Joe Halderman, who is accused of attempting to extort $2 million out of David Letterman, ate lunch with a veteran Nashville homicide detective just days before he left a note demanding $2 million in Letterman's car.
Sgt. Pat Postiglione, who heads the Nashville police department's cold case unit, told Gawker that he had lunch with Halderman in Nashville in the last week of August, when Halderman was traveling there to speak to a meeting of the National Information Officers Association.
"He seemed OK," said Postiglione, who worked for years with Halderman on a 48 Hours story Halderman produced about the 1996 murder of Nashville socialite Janet March. Postiglione's cold case unit solved the case in 2004, and he featured prominently in Halderman's piece. "He seemed like he had lost quite a bit of weight, but other than that he was normal. We talked about different cases, and he said he wanted to come back and do a story on a cold case."
Little did Postiglione know that on September 9, a little over one week after that lunch, Halderman would hatch his alleged extortion plot by handing a blackmail note to Letterman's limousine driver outside his Manhattan home.

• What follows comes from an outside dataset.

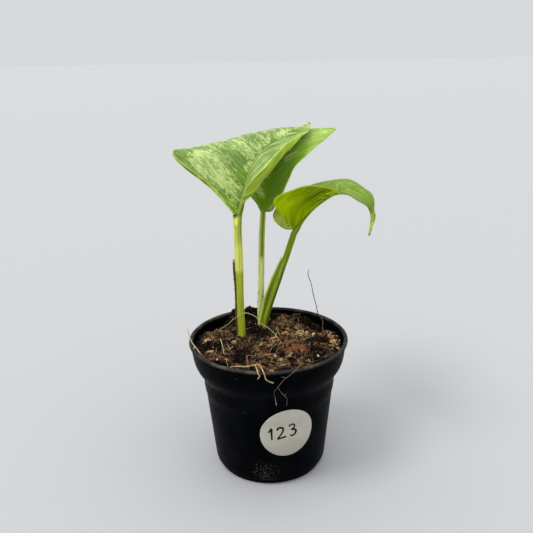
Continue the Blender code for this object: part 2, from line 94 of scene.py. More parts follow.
def screen(red: int, green: int, blue: int) -> Colour:
    """Turns a colour of 0 to 255 per channel into the linear colour that a shader takes."""
    return tuple(((part / 255 + 0.055) / 1.055) ** 2.4 for part in (red, green, blue))


def smooth(points: Sequence, along: np.ndarray) -> np.ndarray:
    """Reads a smooth curve through points.

    Args:
        points: the guide points or guide values.
        along: places on the curve, from 0, the first point, to 1, the last.

    Returns:
        The curve's point or value at each place.
    """
    points = np.asarray(points, float)
    last = len(points) - 1
    guides = np.concatenate([[2 * points[0] - points[1]], points, [2 * points[-1] - points[-2]]])
    place = np.clip(np.asarray(along, float), 0, 1) * last
    step = np.minimum(place.astype(int), last - 1)
    part = place - step
    if points.ndim > 1:
        part = part[:, None]
    before, start, end, after = guides[step], guides[step + 1], guides[step + 2], guides[step + 3]
    return 0.5 * (2 * start + (end - before) * part
                  + (2 * before - 5 * start + 4 * end - after) * part ** 2
                  + (3 * start - before - 3 * end + after) * part ** 3)


def unit(vectors: np.ndarray) -> np.ndarray:
    """Scales each vector to length 1."""
    return vectors / np.maximum(np.linalg.norm(vectors, axis=-1, keepdims=True), 1e-9)


def run(points: Sequence[Point]) -> float:
    """The length of a line through points."""
    return np.linalg.norm(np.diff(np.array(points, float), axis=0), axis=1).sum()


def ramp(values: Values, low: float, high: float) -> np.ndarray:
    """Rises smoothly from 0 at low to 1 at high."""
    part = np.clip((np.asarray(values, float) - low) / (high - low), 0, 1)
    return part * part * (3 - 2 * part)


def ripple(points: np.ndarray, size: float, seed: float) -> np.ndarray:
    """Reads smooth noise of about -1 to 1 at points, with lumps of the given size."""
    return np.array([noise.noise(Vector((x / size + seed, y / size - seed, z / size + 3 * seed)))
                     for x, y, z in points])


def crumble(points: np.ndarray, size: float, seed: float, octaves: int) -> np.ndarray:
    """Reads rough noise of about -1 to 1 at points, with finer lumps on the lumps."""
    return np.array([noise.fractal(Vector((x / size + seed, y / size - seed, z / size)), 0.8, 2.1, octaves)
                     for x, y, z in points])


def take(item: bpy.types.Object) -> None:
    """Makes a piece the only selected one."""
    bpy.ops.object.select_all(action="DESELECT")
    item.select_set(True)
    bpy.context.view_layer.objects.active = item


def named(name: str) -> bpy.types.Object:
    """Names the active object and its mesh."""
    item = bpy.context.object
    item.name = name
    item.data.name = name
    return item


def primitive(name: str, add: Callable, **settings: object) -> bpy.types.Object:
    """Adds a primitive with nothing else selected, and names it."""
    bpy.ops.object.select_all(action="DESELECT")
    add(**{"location": (0, 0, 0), **settings})
    return named(name)


def linked(name: str, data: bpy.types.ID) -> bpy.types.Object:
    """Puts an object with the given data into the scene."""
    item = bpy.data.objects.new(name, data)
    bpy.context.scene.collection.objects.link(item)
    return item


def read_points(item: bpy.types.Object) -> np.ndarray:
    """Reads a mesh's vertices in millimetres."""
    flat = np.empty(len(item.data.vertices) * 3)
    item.data.vertices.foreach_get("co", flat)
    return flat.reshape(-1, 3) / MM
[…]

Postiglione said Halderman's work on the March story, which took him to Nashville several times over several years, made him a lot of friends in the Nashville police department. "We knew him fairly well," he said. "We were stunned. He's much smarter than that, and he was clearly pro-police to the max." Halderman's true-crime stories for 48 Hours put him in close touch with a lot of law enforcement officers, and made it his job to tell stories of how the bad guys got caught by the cops—which makes his apparently ham-fisted attempt in Letterman's case all the more mystifying. "If he was going to do something like this," Postiglione said, "you'd figure he would have come up with something more sophisticated. He tried to cash a $2 million check and didn't think anyone would notice?"